L’invariance d’échelle mène à une absence d’échelle, l'aspect sans dimension de l’Univers. Christof Wetterich propose qu’une théorie quantique fondamentale des champs n’impliquerait aucun paramètre intrinsèque de dimension, de masse ou de longueur. C’est ce que signifie l’invariance d’échelle fondamentale.
Quant à moi, lorsque j’entends le mot invariance, il rime avec le mot convergence… Ce qui est variationnel s'emboîte avec ce qui est invariant dans l'alliance entre les occurrences et les objets.

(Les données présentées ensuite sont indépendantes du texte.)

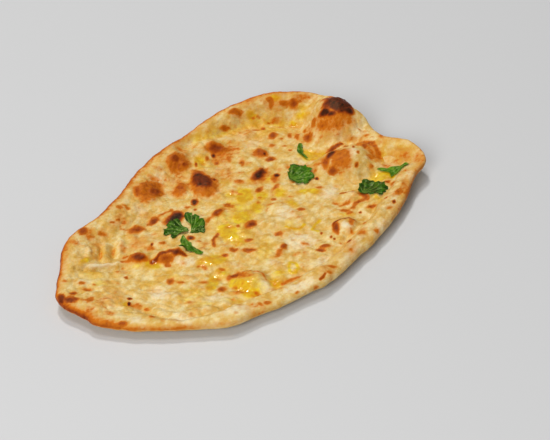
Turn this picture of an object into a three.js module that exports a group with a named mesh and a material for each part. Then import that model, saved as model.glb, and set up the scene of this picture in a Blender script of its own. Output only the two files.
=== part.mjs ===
// A naan: a leaf-shaped flatbread, baked as one piece, garnished with torn coriander leaves.
// Millimetres, +Z up. The origin is the centre of the footprint, on the surface that the bread rests on.
// +X runs along the bread's length, towards the end with the charred bubble.
// The bread stands on a flat patch in its middle, and its rim curls up off the surface all round.

import * as THREE from "three";

// The bread's driving sizes.
const HALF_LENGTH = 144;
const HALF_WIDTH = 95;
const MIDDLE_THICKNESS = 5;
const RIM_THICKNESS = 6.6;
const RIM_ROUNDING = 3.6; // how far in from the edge the rim's round section reaches
const RIM_STARTS = 0.8; // as a share of the way from the centre to the edge
const RIM_FULL = 0.93;

// The curl of the rim starts nearer the edge where the rim lifts higher.
const CURL_START = 0.5;
const CURL_START_PER_LIFT = 0.018;

// The edge, anticlockwise from the small ear: x, y and how far the underside lifts there.
const OUTLINE = [
  [137.5, -54, 12],
  [140.5, -38, 14],
  [135, -18.5, 10],
  [143, 8.5, 8],
  [144, 26.5, 8],
  [137, 52.5, 15],
  [124, 66.5, 17],
  [100, 83, 16],
  [72, 93, 11.5],
  [40, 92, 8],
  [5, 89.5, 6],
  [-20, 84.5, 5],
  [-45, 72.5, 5],
  [-70, 62.5, 6],
  [-97, 57.5, 7],
  [-111, 51, 7],
  [-124, 37, 6],
  [-136, 25.5, 6],
  [-143.5, 16, 6],
  [-142.6, -3, 5],
  [-136.5, -24, 4],
  [-114, -49.5, 4],
  [-91, -69.5, 4],
  [-77, -80, 4],
  [-60, -83.5, 4],
  [-35, -89.5, 4],
  [-10, -93.5, 4],
  [20, -91.5, 4],
  [56, -85.5, 4],
  [87.5, -76.5, 5],
  [110.3, -66.3, 7],
  [121.5, -61.2, 9],
  [131.6, -60.8, 11],
];

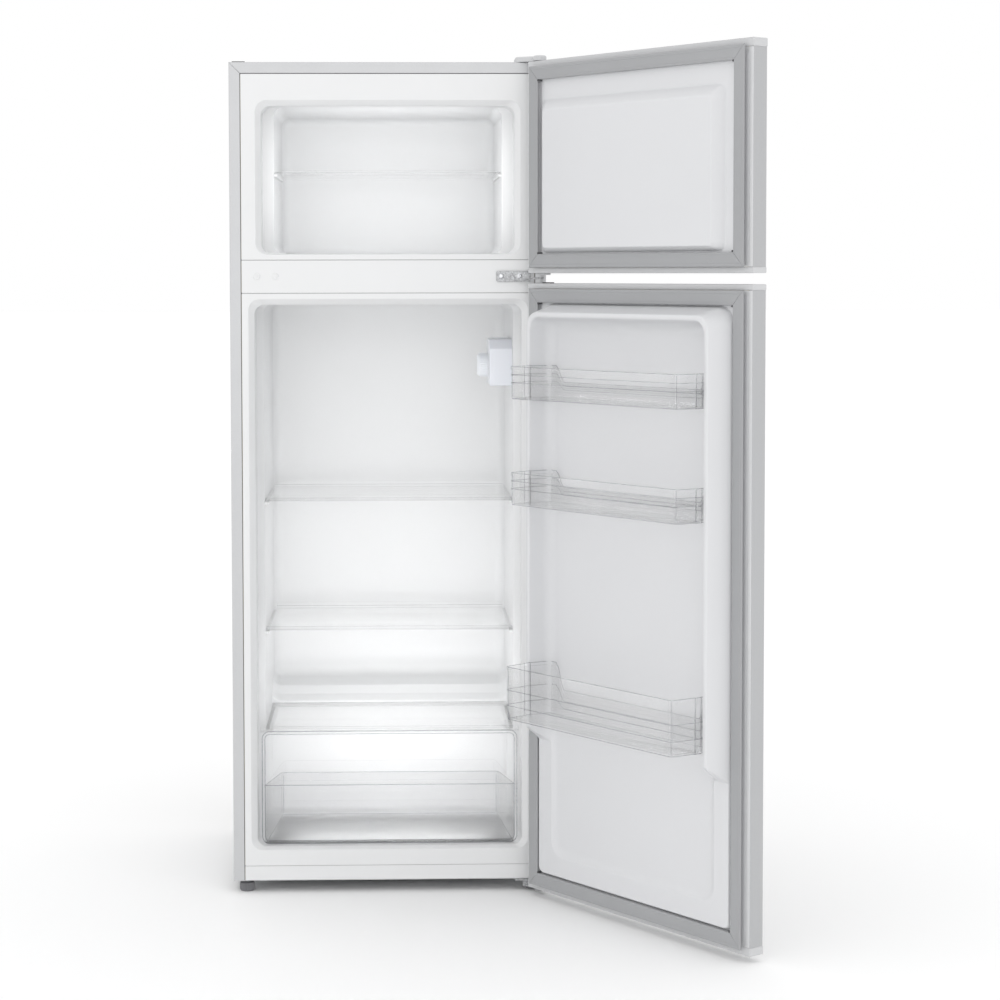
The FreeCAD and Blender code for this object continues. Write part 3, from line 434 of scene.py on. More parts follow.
def spangled(name, color, roughness, scale, amount):
    """Zinc: crystals of slightly different grey and slope."""
    look = Look(name, color, roughness, 0.9)
    grey = look.tree.nodes.new("ShaderNodeSeparateColor")
    look.link(look.cells(scale), grey.inputs["Color"])
    look.tint(look.spread(grey.outputs["Green"], 0.0, 1.0, 0.0, 1.0), amount)
    look.gloss(grey.outputs["Blue"], 0.08)
    look.relief((grey.outputs["Red"], 0.25, 0.15), (look.noise(900.0, 2.0), 0.15, 0.03))


def brushed(name, color, roughness, metallic, stretch):
    look = Look(name, color, roughness, metallic)
    lines = look.noise(60.0, 4.0, stretch)
    look.tint(look.spread(lines, 0.0, 1.0), 0.08)
    look.gloss(lines, 0.08)
    look.relief((lines, 0.2, 0.05), (look.noise(12.0, 2.0), 0.1, 0.4))


def foam_look():
    look = Look("foam", (0.72, 0.64, 0.42), 0.85)
    pores = look.cells(420.0, "F1", "Distance")
    look.drift(14.0, 3.0, 0.08)
    look.relief((pores, 0.5, 0.5), (look.noise(30.0, 3.0), 0.4, 1.5))


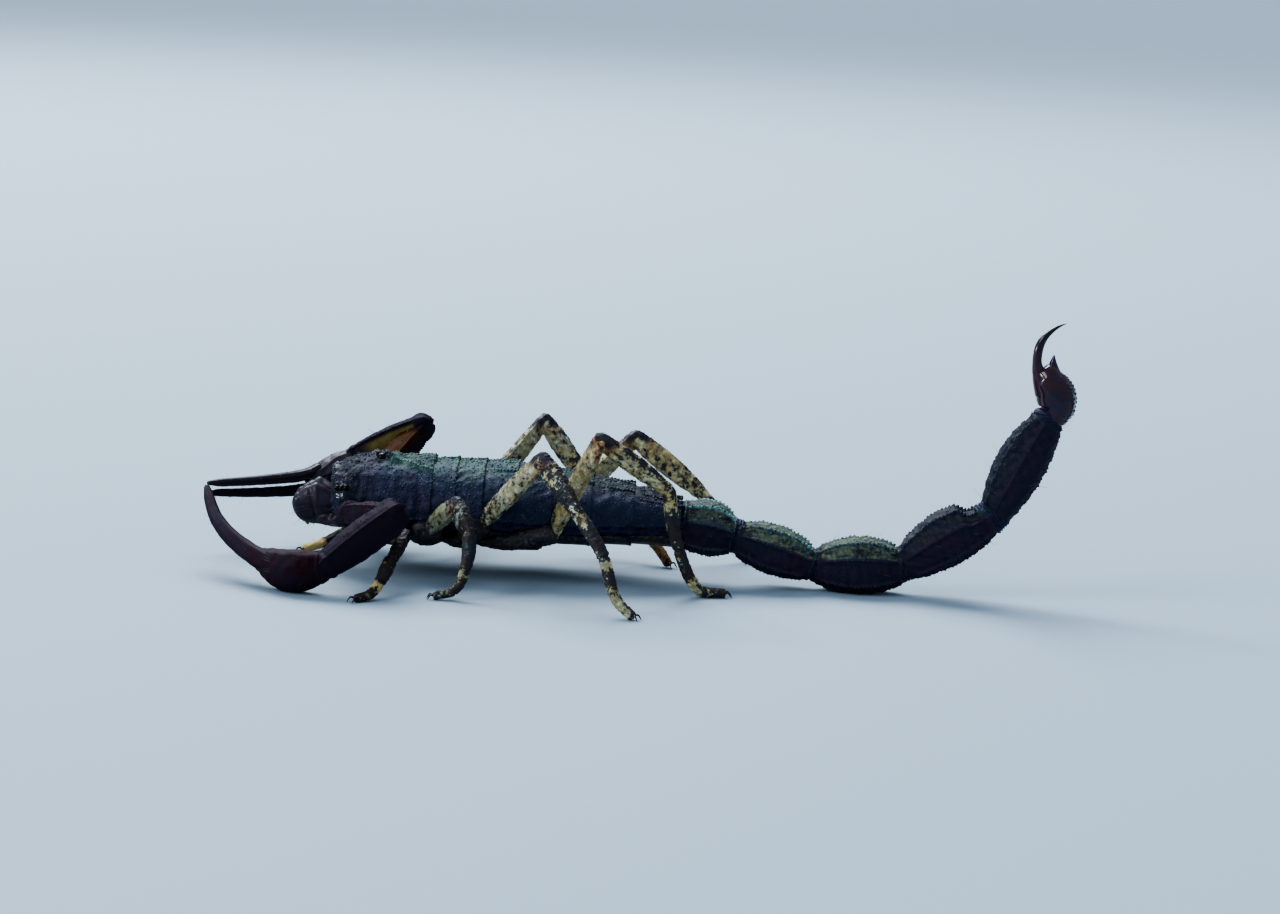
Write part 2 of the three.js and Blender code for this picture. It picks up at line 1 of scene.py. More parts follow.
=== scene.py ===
# %% [markdown]
# # A mottled bark scorpion, life size
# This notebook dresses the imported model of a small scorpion. The frame has 58 plain solids. Each cell
# below builds the real surface of one sort of piece: shell plates with their keels and grains, soft
# skin between them, jointed limbs, glossy eyes and sting, combs and bristles.
# Shapes are worked out in millimetres on the drawing board and brought into the frame at the end.

# %% Load the frame
import math

import bpy
import numpy as np
from mathutils import Matrix, Vector


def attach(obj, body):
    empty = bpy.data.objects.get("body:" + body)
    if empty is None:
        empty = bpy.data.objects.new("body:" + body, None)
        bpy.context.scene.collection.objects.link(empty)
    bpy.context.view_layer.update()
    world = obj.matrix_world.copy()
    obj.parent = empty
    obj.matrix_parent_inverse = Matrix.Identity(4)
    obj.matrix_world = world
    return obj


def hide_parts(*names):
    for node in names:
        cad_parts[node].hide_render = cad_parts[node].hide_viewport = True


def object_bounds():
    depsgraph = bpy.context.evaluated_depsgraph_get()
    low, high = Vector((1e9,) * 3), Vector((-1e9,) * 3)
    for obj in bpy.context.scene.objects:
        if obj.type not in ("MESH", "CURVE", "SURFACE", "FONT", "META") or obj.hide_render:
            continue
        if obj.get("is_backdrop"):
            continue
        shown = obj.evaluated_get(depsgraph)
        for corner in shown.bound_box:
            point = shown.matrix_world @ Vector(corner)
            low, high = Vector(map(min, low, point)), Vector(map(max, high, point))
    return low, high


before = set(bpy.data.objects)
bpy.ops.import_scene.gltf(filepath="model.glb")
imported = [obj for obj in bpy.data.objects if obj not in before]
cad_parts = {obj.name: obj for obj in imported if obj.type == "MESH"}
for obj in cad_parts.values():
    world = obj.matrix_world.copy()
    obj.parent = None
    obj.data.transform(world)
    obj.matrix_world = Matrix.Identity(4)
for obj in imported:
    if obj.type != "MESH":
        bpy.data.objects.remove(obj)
cad_low, cad_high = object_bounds()
print("the frame holds", len(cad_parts), "nodes, its box is", cad_high - cad_low)

# %% [markdown]
# ## Driving sizes
# The animal stands along X with its head at -X, and its left side is -Y. The tables give the joints
# of the limbs and the sections of trunk and tail in drawing millimetres. SHIFT carries the drawing's
# own origin to the frame's origin, which is under the middle of the whole animal.

# %% Driving sizes
MM = 0.001
SHIFT = np.array([0.21, 0.635, 0.0])
UP = np.array([0.0, 0.0, 1.0])
FLOOR_GAP = 0.02

CARAPACE = {"front": -18.35, "back": -12.35, "margin": 3.9}
MOUND = {"x": -15.4, "long": 1.0, "wide": 0.5, "high": 0.34}
TRUNK_BACK = 2.6
SEGMENT_SHARES = [0.09, 0.11, 0.13, 0.145, 0.155, 0.165, 0.205]
# x, half width, height of the back, height of the belly
TRUNK = [
    [-18.35, 1.8, 5.9, 2.85], [-17.0, 2.4, 6.5, 2.6], [-15.3, 2.8, 6.68, 2.3],
    [-12.35, 3.1, 6.7, 2.15], [-8.4, 3.4, 6.7, 2.1], [-4.7, 3.45, 6.4, 2.1],
    [-1.5, 3.05, 5.9, 2.25], [0.8, 2.4, 5.45, 2.3], [2.6, 1.65, 5.0, 2.2],
]
# x and z of the tail's joints, then half width and reach upwards and downwards of its segments
TAIL = [[2.6, 3.56], [5.85, 3.0], [10.8, 1.5], [16.15, 1.75], [21.3, 5.1], [24.15, 11.2]]
TAIL_SIZE = [[1.5, 1.95, 1.4], [1.45, 1.62, 1.3], [1.4, 1.85, 1.62], [1.38, 2.0, 1.38], [1.32, 1.6, 1.42]]
TAIL_NECK = 0.56
TELSON_END = [23.15, 14.3]

# joints of the pincer arms, the way the fingers open and the gap between them, then half width and half
# height of patella and hand and of a finger's root and tip
ARMS = {
    "left": {
        "coxa": [-17.0, -1.9, 3.4], "shoulder": [-16.8, -3.5, 3.75], "elbow": [-14.0, -7.1, 4.5],
        "wrist": [-17.75, -8.9, 1.6], "palm": [-19.8, -8.4, 1.22], "knuckle": [-21.3, -7.4, 1.5],
        "finger": [[-22.5, -6.3, 1.85], [-23.8, -4.95, 2.45], [-24.68, -3.7, 3.1], [-25.2, -2.6, 3.75],
                   [-25.5, -1.8, 4.3]],
        "gape": [0.14, -1, 0.2], "gap": 0.02, "patella": [0.95, 1.15], "hand": [1.0, 1.24],
        "root": [0.64, 0.42], "tip": [0.29, 0.24],
    },
    "right": {
        "coxa": [-17.0, 1.9, 3.4], "shoulder": [-16.5, 3.6, 4.0], "elbow": [-13.6, 7.0, 7.3],
        "wrist": [-17.85, 7.3, 5.15], "palm": [-19.1, 6.9, 4.35], "knuckle": [-20.1, 6.2, 3.85],
        "finger": [[-21.0, 5.4, 3.71], [-22.3, 4.2, 3.72], [-23.65, 3.1, 3.76], [-24.85, 2.1, 3.83],
                   [-25.8, 1.3, 3.9]],
        "gape": [0, 0, -1], "gap": 0.22, "patella": [0.92, 1.12], "hand": [1.0, 0.86],
        "root": [0.4, 0.38], "tip": [0.22, 0.2],
    },
}
ARM_SHOULDER, ARM_FEMUR = 0.8, [0.76, 0.84]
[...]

L'image poétique est en effet essentiellement variationnelle. Elle n'est pas, comme le concept, constitutive. Sans doute, la tâche est rude - quoique monotone − de dégager l'action mutante de l'imagination poétique dans le détail des variations des images
Au début, une impulsion venue de « rien » a déclenché des étincelles d’énergie. Nous nous demandons si ces étincelles apparaissent avant tout cadre relationnel. Philip Morison, pour sa part, écrit que l’Univers est, à la base, modulaire. Son plus petit dénominateur est une particule ou un quantum. Les objets ont des propriétés dispositionnelles dans les limites de leurs degrés de liberté internes et externes. C’est peut-être la raison pour laquelle la dynamique des formes adopte une approche relationnelle envers les objets. Comme pour l’orbite de la Lune, la révolution de la Terre, l'agrégation des nuages moléculaires, et l’expansion de l’Univers, un relationnalisme spatial et temporel a été initié et maintenu dès le début, puisse-t-il être de forme sphérique.
Dans un labyrinthe d’abstractions, le temps est-il quelque chose ajouté à l’espace ou l’espace quelque chose ajouté au temps ? Au-delà de la transformation et de la différenciation, que reste-t-il de l’identité des choses ? L’invariance, plus communément appelée constance, détermine le flux intemporel.
Elle définit l’uniformité, l’homogénéité et l’isotropie de l’espace-temps. L’invariance caractérise la fluidité des occurrences. Elle souligne une relation qui dure dans le temps. Elle témoigne aussi d'un comportement qui se rapproche du non-agir, de l' inaction, d'un principe de détachement volontaire de la philosophie taoïste. En substance, le « rien » est-il un état relationnel sans relata?